8月17日

 

 

 

画像1 ( C ) NASA, ESA, R. Crawford (STScI).

白色矮星(画像右上)が赤色巨星に衝突してガスや塵などの物質を吸収する様子のイメージ図。白色矮星が赤色巨星の大気中を通過することでオレンジ色の衝撃波が形成される。

 

 Boris Gaensicke氏(ウォーリック大学・イギリス)を中心とする研究グループは13日、WD 0525+526と名付けられた巨大質量白色矮星をハッブル宇宙望遠鏡(以下HST)に搭載された紫外線観測装置によって観測した結果、大質量に至る要因が、白色矮星自身の進化によるものではなく、他の星との合併によって成長したことにあることを見出したと発表した。今回の研究成果は白色矮星連星系や超新星の謎を解き明かすうえで重要なものであるとしている。

 

 白色矮星は、自己重力によって潰れて超新星を起こすほどの質量を持たない星が、生涯を終えた際に残るものである。白色矮星に至る過程では、星の中心部から水素が放出される。また星の外層部分を排出していく。白色矮星の中心部は、その原始星の質量に応じて、炭素-酸素、もしくは酸素-ネオンで構成される。ちなみに太陽は次の50億年で白色矮星になると考えられている。

 

 白色矮星は理論的に太陽の1.4倍の質量まで増えることが可能であると考えられているが、太陽質量以上の質量になるのは稀なことである。そのため太陽質量以上の質量を持つ白色矮星は、巨大質量白色矮星という名前がつけられている。
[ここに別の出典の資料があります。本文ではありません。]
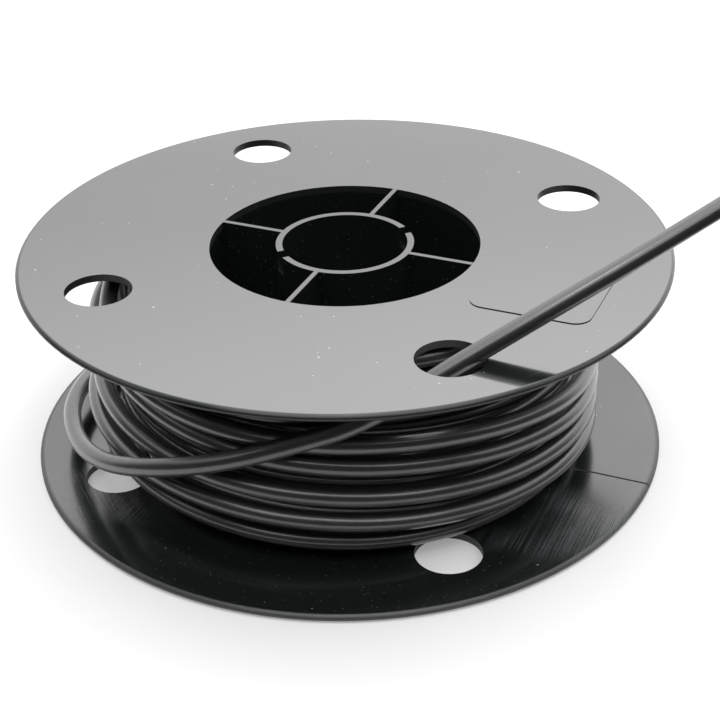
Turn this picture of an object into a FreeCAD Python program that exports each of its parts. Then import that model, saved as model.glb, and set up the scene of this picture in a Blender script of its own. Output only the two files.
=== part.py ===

巨大質量白色矮星はこれまで単一の大質量星が進化してできた、もしくは白色矮星が他の星と合併することによってできたものであるかのどちらかであると考えられていた。

 

今回観測対象となったWD 0525+526・白色矮星は地球から約128光年離れた場所にあり、太陽質量の1.2倍であると考えられている。過去にはこの星以外にHSTの可視光観測によって、6個の星同士の衝突によってできた白色矮星が発見されている。また2019年に人工衛星・Gaiaによって星の質量や年齢から推定される青色よりもより青色の7個の星が観測されており(推定よりも質量が大きいことを意味する)、なぜこのような現象が起きているのかが謎であるとされていた。

 

 研究グループは巨大質量白色矮星の特徴を探るべく、HSTに搭載された紫外線観測装置を用いてWD 0525+526を観測した。その結果、白色矮星の大気中における炭素-酸素量もしくは酸素-ネオン量が通常の白色矮星よりも多いことが明らかになった。通常であれば水素やヘリウムが多いが、このことはこの白色矮星が通常とは異なる環境にあったことを意味するとしている。そしてその要因は、この白色矮星が別の白色矮星と衝突したか、もしくは巨大星と衝突したことであると考えられている。白色矮星が別の星と衝突すると大気中の水素やヘリウムが燃えて、これらの元素が乏しい外層が出来上がり、中心部から炭素が外側に飛び出していくがために、炭素が検出されるのである。すなわち今回の観測結果は、WD 0525+526が別の星と衝突してできた巨大質量白色矮星であることを示唆している。

 

 またWD 0525+526は表面温度が21,000K、質量が太陽質量の1.2倍であり、大質量白色矮星の中でも高い温度、質量を持つことが判明した。通常は対流運動によって炭素化合物と大気にある水素-ヘリウムが混ざることによって温度が下がるが、WD 0525+526は準対流現象であまり炭素化合物が大気中に上がってこないことが要因であるとしている。

 

 共同研究者であるAntoine Bedrad氏(ウォーリック大学)は、「今回の観測のように白色矮星の大気中の炭素量を観測することによって、一般的に白色矮星にどのくらい炭素量が存在するのかを調べたり、合併によってできた白色矮星がどのくらい存在するのかを研究していきたい。このことが白色矮星の連星系や超新星の理解につながる」とコメントしている。